A - CAPS LOCK
#include <bits/stdc++.h>
using namespace std;
int32_t main() {
string s;
cin >> s;
for( auto i : s )
cout << char(i - 'a' + 'A');
return 0;
}
B - Yellow and Red Card
把红牌当成两张黄牌,对于操作 3 就是查看\(x\)是否有大于等于两张黄牌
#include <bits/stdc++.h>
using namespace std;
int32_t main() {
int n , q;
cin >> n >> q;
vector<int> a( n+1 , 0 );
for( int opt , x ; q ; q -- ){
cin >> opt >> x;
if( opt == 1 ){
a[x] ++;
}else if( opt == 2 ){
a[x] += 2;
}else{
cout << ( a[x] >= 2 ? "Yes\n" : "No\n");
}
}
return 0;
}
C - Four Variables
令\(AB=x,CD=y\)则\(x+y=N,y=N-x\),所以先\(O(n)\)枚举出\(x,y\)
然后在\(O(\sqrt{N})\)的枚举出\(A,B,C,D\),记构成\(x\)的方案数是\(p\),如果\(A=B\),\(p=p+1\),否则\(p=p+2\),同理计算出\(y\)的方案数\(q\)

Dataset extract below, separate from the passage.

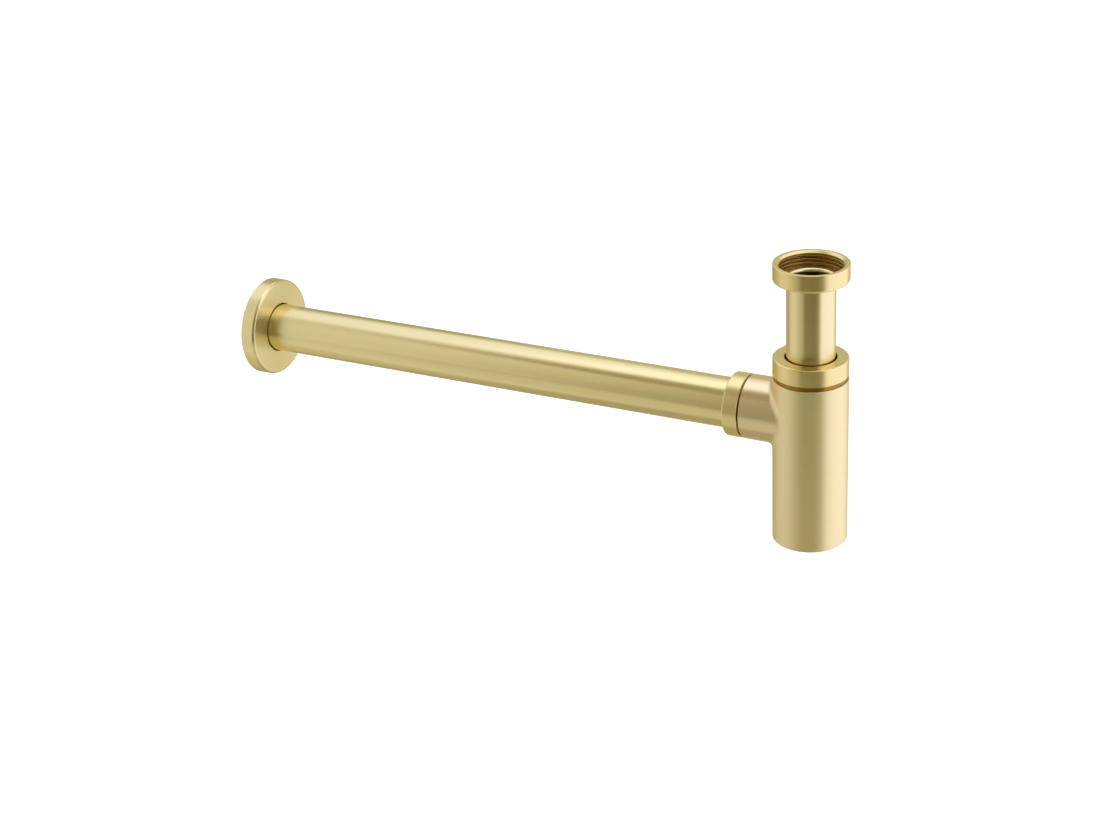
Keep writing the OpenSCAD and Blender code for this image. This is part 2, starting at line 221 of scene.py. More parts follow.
class TrapStage(PropertyGroup):
    """Floor and light tent"""

    floor_drop: FloatProperty(
        name="Floor drop", description="Depth of the floor under the object's origin",
        subtype="DISTANCE", unit="LENGTH", min=0.3, max=3, default=1.3,
    )
    tent_radius: FloatProperty(
        name="Tent radius", description="Radius of the light tent round the object",
        subtype="DISTANCE", unit="LENGTH", min=0.6, max=6, default=1.0,
    )
    bright_panel: FloatVectorProperty(
        name="Bright panel", description="Light of the panel to the right of the camera",
        subtype="COLOR", size=3, min=0, soft_max=2, default=(1.19, 1.18, 1.56),
    )
    side_panel: FloatVectorProperty(
        name="Side panel", description="Light of the panel to the left of the camera",
        subtype="COLOR", size=3, min=0, soft_max=2, default=(0.82, 0.80, 0.82),
    )
    dark_panel: FloatVectorProperty(
        name="Dark panel", description="Light of the warm grey panel behind the camera",
        subtype="COLOR", size=3, min=0, soft_max=2, default=(0.26, 0.23, 0.147),
    )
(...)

答案是\(res\),如果\(x=y\),\(res=res+pq\),否则\(res=res+2pq\)
#include <bits/stdc++.h>
using namespace std;
#define int long long
int32_t main() {
int n , res = 0;
cin >> n;
for( int a = 1 , b = n-1 , x , y ; a <= b ; a ++ , b -- ){
x = y = 0;
for( int i = 1 ; i * i <= a ; i ++ ){
if( a % i ) continue;
x ++;
if( i != a / i ) x ++;
}
for( int i = 1 ; i * i <= b ; i ++ ){
if( b % i ) continue;
y ++;
if( i != b / i ) y ++;
}
res += x * y;
if( a != b ) res += x * y;
}
cout << res;
return 0;
}
D - Unicyclic Components
并查集维护联通块,判断联通块内点数的二倍是否等于联通块内点度数之和
#include <bits/stdc++.h>
using namespace std;
int read(){
int x = 0 , f = 1 , ch = getchar();
while( (ch < '0' || ch > '9') && ch != '-' ) ch = getchar();
if( ch == '-' ) f = -1 , ch = getchar();
while( ch >= '0' && ch <= '9' ) x = ( x << 3 ) + ( x << 1 ) + ch - '0' , ch = getchar();
return x * f;
}
class dsu{
private:
vector<int> fa;
public:
dsu( int n = 1 ){
fa = vector<int>( n+1 , -1 ) , fa[0] = 0;
}
int getfa( int x ){
if( fa[x] < 0 ) return x;
return fa[x] = getfa( fa[x] );
}
void merge( int x , int y ){
x = getfa(x) , y = getfa(y);
if( x == y ) return ;
if( fa[x] > fa[y] ) swap( x , y );
fa[x] += fa[y] , fa[y] = x;
}
bool check( int x , int y ){
x = getfa(x) , y = getfa(y);
return ( x == y );
}
int size( int x ){
x = getfa(x);
return -fa[x];
}
};
int32_t main() {
int n = read() , m = read();
vector<int> e(n+1);
dsu d(n);
for( int u , v ; m ; m -- ){
u = read() , v = read();
d.merge( u , v );
e[u] ++ , e[v] ++;
}
map<int,int>cnt;
for( int i = 1 , t; i <= n ; i ++ )
t = d.getfa(i) , cnt[t] += e[i];
for( auto [k,v] : cnt )
if( v != d.size(k) * 2 ) return cout << "No\n" , 0;
cout << "Yes\n";
return 0;
}
E - Transitivity
对每一个点都进行 bfs,统计每一个点可以到达的所有的点。复杂度\(O(n^2)\)
#include<bits/stdc++.h>
using namespace std;
int32_t main() {
int n , m , cnt;
cin >> n >> m , cnt = -m;
vector<vector<int>> e(n);
for( int u, v; m; m -- )
cin >> u >> v, u --, v --, e[u].emplace_back(v);
for( int i = 0; i < n; i ++ ){
vector<bool> vis(n,false);
vis[i] = true;
queue<int> q;
q.push(i);
while( !q.empty() ){
auto u = q.front(); q.pop();
for( auto v : e[u] )
if( vis[v] == false )
vis[v] = true, q.push(v), cnt ++;
}
}
cout << cnt;
}
F - Regular Triangle Inside a Rectangle
首先保证\(A<B\),现在有两种情况
情况一是三角形的一条边和B重合此时答案就是\(r=\frac{A}{\sin\frac{\pi}{3}}\),条件是\(A\le B\sin\frac{\pi}{3}\)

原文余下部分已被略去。